* **Goal**: All of the records below need to be copied exactly.

Records from a collection:

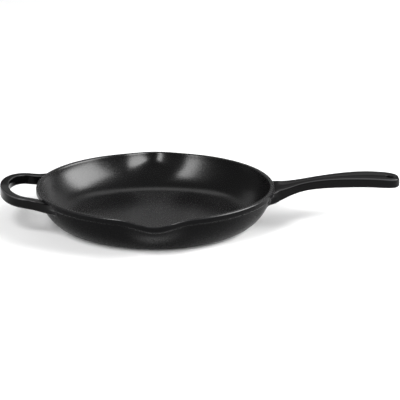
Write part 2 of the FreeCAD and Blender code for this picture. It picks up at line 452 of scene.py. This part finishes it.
def drawHelperHandle(h):
    found = pickHelperRoot(h, 1)
    bpy.ops.mesh.delete(type="FACE")
    pickHelperRoot(h, -1)
    heading = 180 + h["rootAngle"]
    stations = helperStations(h)
    for number, (x, y, nextHeading, halfWidth, halfHeight) in enumerate(stations):
        extrudeOn((0, 0, 0))
        low, high = boxOfChosen()
        middle = (low + high) / 2
        # the cap is turned square, sized, and turned to its new heading
        turn(180 - heading, middle)
        fitCap(number, halfWidth, halfHeight, middle)
        if number == 0:
            spaceCap(h)
        turn(nextHeading - 180, middle)
        heading = nextHeading
        low, high = boxOfChosen()
        height = h["level"] - (x + h["bowCentre"]) * math.tan(math.radians(h["tilt"]))
        slide(Vector((x * mm, y * mm, height * mm)) - (low + high) / 2)
    for station in stations:
        bpy.ops.mesh.select_more()
    giveSlot(helperSlot)
    # the last cap is opened, and so is the wall behind it, and they are bridged
    end = Vector((x * mm, y * mm))
    ahead = Vector((math.cos(math.radians(heading)), math.sin(math.radians(heading))))
    pickFaces(lambda c, f: (c.to_2d() - end).length < h["capReach"] * mm
              and abs((c.to_2d() - end).dot(ahead)) < h["capDepth"] * mm
              and f.normal.to_2d().dot(ahead) > h["capLevel"])
    bpy.ops.mesh.delete(type="FACE")
    print("helper root:", found, "faces, open edges", openEdges())
    bpy.ops.mesh.bridge_edge_loops(number_cuts=0)
    giveSlot(helperSlot)


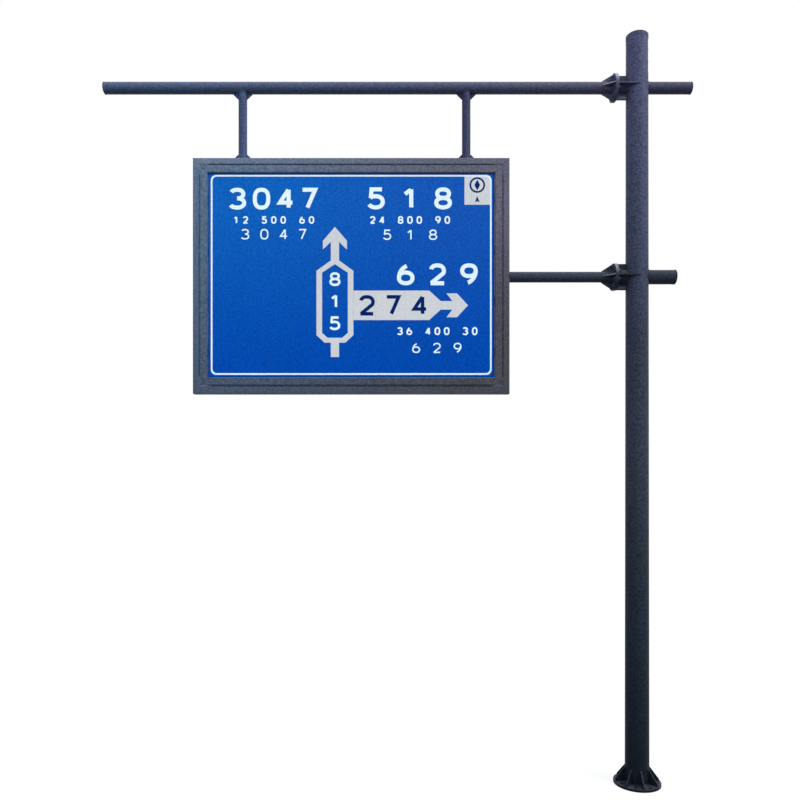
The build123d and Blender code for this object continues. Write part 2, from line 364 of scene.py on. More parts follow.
# Sheeting: retroreflective film with its sealed honeycomb, bare aluminium behind
filmLook = {
    "heights": (3.9, 6.2),
    "sides": (-4.2, -1.5),
    "cellSize": 0.012,
    "wallEdges": (-1.32, -1.05, 1.0, 0.0),
    "wall": rgb(8, 92, 186),
    "wallShare": 0.25,
    "wallRoughness": 0.1,
    "cloud": (2.2, 3.0, 0.5),
    "cloudShare": 0.14,
    "cloudRoughness": 0.12,
    "grain": (60.0, 3.0, 0.6),
    "grainEdges": (0.30, 0.70),
    "grainShare": 0.42,
    "streak": (1.0, 4.0, 0.6),
    "streakStretch": (22.0, 22.0, 0.8),
    "streakEdges": (0.5, 0.8),
    "dirt": rgb(16, 60, 120),
    "dirtShare": 0.14,
    "roughness": 0.34,
    "specular": 0.015,
    "bumpStrength": 0.3,
    "bumpDepth": 0.0004,
}
sheetLook = {  # the sheet alone: painted shade along its edge, and its bare back
    "edge": rgb(2, 34, 92),
    "edgeReach": (0.022, 0.002),
    "edgeShare": 0.6,
    "frontFacing": (0.4, 0.6),
    "rolled": (1.0, 4.0, 0.5),
    "rolledStretch": (2.0, 60.0, 60.0),
    "darkMetal": rgb(150, 153, 156),
    "paleMetal": rgb(196, 198, 200),
    "metallic": 0.85,
    "roughness": 0.3,
    "roughnessSwing": 0.25,
}


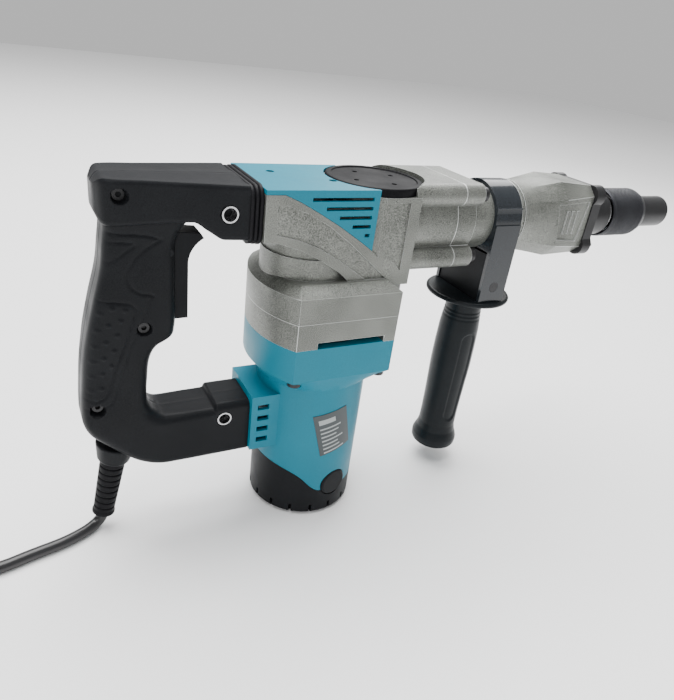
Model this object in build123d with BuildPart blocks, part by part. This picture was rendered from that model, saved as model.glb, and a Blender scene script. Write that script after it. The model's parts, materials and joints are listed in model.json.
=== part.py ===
"""Electric demolition hammer with a D handle, built as the pieces it comes apart into.

Millimetres. The origin is the centre of the motor's flat end cap, +Z runs up the motor's axis,
+X runs along the barrel towards the nose, and +Y is the tool's left side.
"""
from build123d import *
import math
import os

os.makedirs("parts", exist_ok=True)

# ---- driving dimensions ------------------------------------------------------------------
BARREL_Z = 223.0  # height of the barrel's axis
CRANK_X = 30.0  # the crank's axis, in front of the motor's
MOTOR_R = 40.0  # motor casing
FLANGE_Z = 149.0  # top of the motor casing's flange
SEAM_Z = 167.5  # joint between the gear case and the crank case
HEAD_W = 33.0  # half width of the crank case
BASE_W = 43.5  # half width of the gear case
CASE_TOP = 245.0  # top of the crank case, under its cap
NECK_END = 85.0  # joint between the crank case and the barrel
BARREL_END = 145.0  # the barrel's shoulder, where the nose casting starts
BARREL_R = 24.0
BORE_R = 14.0  # cylinder bore
LINER_R = 17.2  # outside of the cylinder liner
NOSE_END = 214.5  # front face of the nose casting
HEX_AF = 17.0  # across flats of the tool shank that the nose takes
CORD_R = 3.9
FIT = 0.1  # radial clearance of a seated piece
RUN = 0.05  # radial clearance of a running fit

# the reduction gear: straight involute teeth, module 1.25, centres 30 mm apart
MODULE = 1.25
PINION_TEETH = 9
GEAR_TEETH = 39
PRESSURE = math.radians(25)
BACKLASH = 0.25

XZ_SIDE = Plane(origin=(0, 0, 0), x_dir=(1, 0, 0), z_dir=(0, -1, 0))  # drawn as x and z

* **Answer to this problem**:
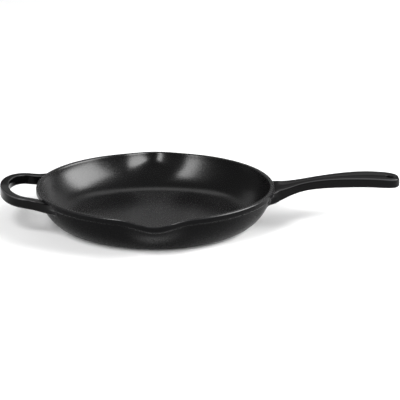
Write part 2 of the FreeCAD and Blender code for this picture. It picks up at line 452 of scene.py. This part finishes it.
def drawHelperHandle(h):
    found = pickHelperRoot(h, 1)
    bpy.ops.mesh.delete(type="FACE")
    pickHelperRoot(h, -1)
    heading = 180 + h["rootAngle"]
    stations = helperStations(h)
    for number, (x, y, nextHeading, halfWidth, halfHeight) in enumerate(stations):
        extrudeOn((0, 0, 0))
        low, high = boxOfChosen()
        middle = (low + high) / 2
        # the cap is turned square, sized, and turned to its new heading
        turn(180 - heading, middle)
        fitCap(number, halfWidth, halfHeight, middle)
        if number == 0:
            spaceCap(h)
        turn(nextHeading - 180, middle)
        heading = nextHeading
        low, high = boxOfChosen()
        height = h["level"] - (x + h["bowCentre"]) * math.tan(math.radians(h["tilt"]))
        slide(Vector((x * mm, y * mm, height * mm)) - (low + high) / 2)
    for station in stations:
        bpy.ops.mesh.select_more()
    giveSlot(helperSlot)
    # the last cap is opened, and so is the wall behind it, and they are bridged
    end = Vector((x * mm, y * mm))
    ahead = Vector((math.cos(math.radians(heading)), math.sin(math.radians(heading))))
    pickFaces(lambda c, f: (c.to_2d() - end).length < h["capReach"] * mm
              and abs((c.to_2d() - end).dot(ahead)) < h["capDepth"] * mm
              and f.normal.to_2d().dot(ahead) > h["capLevel"])
    bpy.ops.mesh.delete(type="FACE")
    print("helper root:", found, "faces, open edges", openEdges())
    bpy.ops.mesh.bridge_edge_loops(number_cuts=0)
    giveSlot(helperSlot)


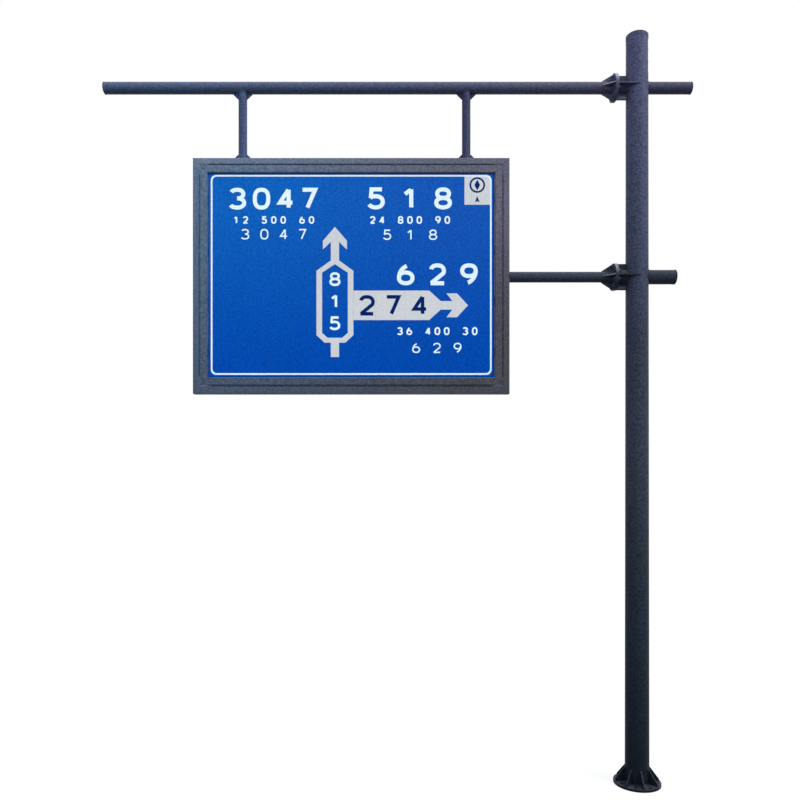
The build123d and Blender code for this object continues. Write part 2, from line 364 of scene.py on. More parts follow.
# Sheeting: retroreflective film with its sealed honeycomb, bare aluminium behind
filmLook = {
    "heights": (3.9, 6.2),
    "sides": (-4.2, -1.5),
    "cellSize": 0.012,
    "wallEdges": (-1.32, -1.05, 1.0, 0.0),
    "wall": rgb(8, 92, 186),
    "wallShare": 0.25,
    "wallRoughness": 0.1,
    "cloud": (2.2, 3.0, 0.5),
    "cloudShare": 0.14,
    "cloudRoughness": 0.12,
    "grain": (60.0, 3.0, 0.6),
    "grainEdges": (0.30, 0.70),
    "grainShare": 0.42,
    "streak": (1.0, 4.0, 0.6),
    "streakStretch": (22.0, 22.0, 0.8),
    "streakEdges": (0.5, 0.8),
    "dirt": rgb(16, 60, 120),
    "dirtShare": 0.14,
    "roughness": 0.34,
    "specular": 0.015,
    "bumpStrength": 0.3,
    "bumpDepth": 0.0004,
}
sheetLook = {  # the sheet alone: painted shade along its edge, and its bare back
    "edge": rgb(2, 34, 92),
    "edgeReach": (0.022, 0.002),
    "edgeShare": 0.6,
    "frontFacing": (0.4, 0.6),
    "rolled": (1.0, 4.0, 0.5),
    "rolledStretch": (2.0, 60.0, 60.0),
    "darkMetal": rgb(150, 153, 156),
    "paleMetal": rgb(196, 198, 200),
    "metallic": 0.85,
    "roughness": 0.3,
    "roughnessSwing": 0.25,
}


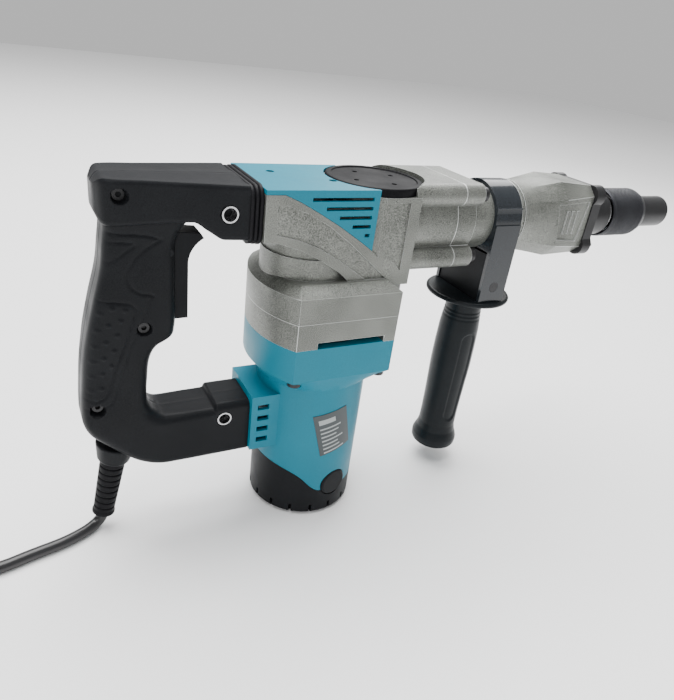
Model this object in build123d with BuildPart blocks, part by part. This picture was rendered from that model, saved as model.glb, and a Blender scene script. Write that script after it. The model's parts, materials and joints are listed in model.json.
=== part.py ===
"""Electric demolition hammer with a D handle, built as the pieces it comes apart into.

Millimetres. The origin is the centre of the motor's flat end cap, +Z runs up the motor's axis,
+X runs along the barrel towards the nose, and +Y is the tool's left side.
"""
from build123d import *
import math
import os

os.makedirs("parts", exist_ok=True)

# ---- driving dimensions ------------------------------------------------------------------
BARREL_Z = 223.0  # height of the barrel's axis
CRANK_X = 30.0  # the crank's axis, in front of the motor's
MOTOR_R = 40.0  # motor casing
FLANGE_Z = 149.0  # top of the motor casing's flange
SEAM_Z = 167.5  # joint between the gear case and the crank case
HEAD_W = 33.0  # half width of the crank case
BASE_W = 43.5  # half width of the gear case
CASE_TOP = 245.0  # top of the crank case, under its cap
NECK_END = 85.0  # joint between the crank case and the barrel
BARREL_END = 145.0  # the barrel's shoulder, where the nose casting starts
BARREL_R = 24.0
BORE_R = 14.0  # cylinder bore
LINER_R = 17.2  # outside of the cylinder liner
NOSE_END = 214.5  # front face of the nose casting
HEX_AF = 17.0  # across flats of the tool shank that the nose takes
CORD_R = 3.9
FIT = 0.1  # radial clearance of a seated piece
RUN = 0.05  # radial clearance of a running fit

# the reduction gear: straight involute teeth, module 1.25, centres 30 mm apart
MODULE = 1.25
PINION_TEETH = 9
GEAR_TEETH = 39
PRESSURE = math.radians(25)
BACKLASH = 0.25

XZ_SIDE = Plane(origin=(0, 0, 0), x_dir=(1, 0, 0), z_dir=(0, -1, 0))  # drawn as x and z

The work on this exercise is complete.